▶ [Stated exercise] Print each line of the listing once more, precisely as given.

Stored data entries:

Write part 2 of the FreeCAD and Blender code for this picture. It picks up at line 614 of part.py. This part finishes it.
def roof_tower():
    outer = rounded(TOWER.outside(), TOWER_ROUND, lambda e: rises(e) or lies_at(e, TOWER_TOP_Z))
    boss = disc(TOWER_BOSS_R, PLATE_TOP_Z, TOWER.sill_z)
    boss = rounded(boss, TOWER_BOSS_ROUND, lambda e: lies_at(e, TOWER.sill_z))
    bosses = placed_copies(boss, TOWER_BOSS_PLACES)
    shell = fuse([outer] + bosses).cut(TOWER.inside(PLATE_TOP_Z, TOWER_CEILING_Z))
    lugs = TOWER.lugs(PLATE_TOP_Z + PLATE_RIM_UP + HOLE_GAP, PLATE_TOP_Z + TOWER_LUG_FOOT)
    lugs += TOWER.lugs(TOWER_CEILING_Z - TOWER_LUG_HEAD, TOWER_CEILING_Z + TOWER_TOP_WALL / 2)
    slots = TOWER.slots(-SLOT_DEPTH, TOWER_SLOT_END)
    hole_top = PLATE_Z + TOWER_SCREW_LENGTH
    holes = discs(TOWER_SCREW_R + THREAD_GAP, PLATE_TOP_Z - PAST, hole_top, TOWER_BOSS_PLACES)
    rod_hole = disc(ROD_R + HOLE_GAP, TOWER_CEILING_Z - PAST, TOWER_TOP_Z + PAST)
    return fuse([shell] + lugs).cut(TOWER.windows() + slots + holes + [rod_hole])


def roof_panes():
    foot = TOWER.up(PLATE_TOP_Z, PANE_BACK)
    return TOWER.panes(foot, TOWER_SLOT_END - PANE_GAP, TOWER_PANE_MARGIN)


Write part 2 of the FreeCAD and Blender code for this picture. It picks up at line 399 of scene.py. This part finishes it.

▶ [Solution for this task]
Write part 2 of the FreeCAD and Blender code for this picture. It picks up at line 614 of part.py. This part finishes it.
def roof_tower():
    outer = rounded(TOWER.outside(), TOWER_ROUND, lambda e: rises(e) or lies_at(e, TOWER_TOP_Z))
    boss = disc(TOWER_BOSS_R, PLATE_TOP_Z, TOWER.sill_z)
    boss = rounded(boss, TOWER_BOSS_ROUND, lambda e: lies_at(e, TOWER.sill_z))
    bosses = placed_copies(boss, TOWER_BOSS_PLACES)
    shell = fuse([outer] + bosses).cut(TOWER.inside(PLATE_TOP_Z, TOWER_CEILING_Z))
    lugs = TOWER.lugs(PLATE_TOP_Z + PLATE_RIM_UP + HOLE_GAP, PLATE_TOP_Z + TOWER_LUG_FOOT)
    lugs += TOWER.lugs(TOWER_CEILING_Z - TOWER_LUG_HEAD, TOWER_CEILING_Z + TOWER_TOP_WALL / 2)
    slots = TOWER.slots(-SLOT_DEPTH, TOWER_SLOT_END)
    hole_top = PLATE_Z + TOWER_SCREW_LENGTH
    holes = discs(TOWER_SCREW_R + THREAD_GAP, PLATE_TOP_Z - PAST, hole_top, TOWER_BOSS_PLACES)
    rod_hole = disc(ROD_R + HOLE_GAP, TOWER_CEILING_Z - PAST, TOWER_TOP_Z + PAST)
    return fuse([shell] + lugs).cut(TOWER.windows() + slots + holes + [rod_hole])


def roof_panes():
    foot = TOWER.up(PLATE_TOP_Z, PANE_BACK)
    return TOWER.panes(foot, TOWER_SLOT_END - PANE_GAP, TOWER_PANE_MARGIN)


Write part 2 of the FreeCAD and Blender code for this picture. It picks up at line 399 of scene.py. This part finishes it.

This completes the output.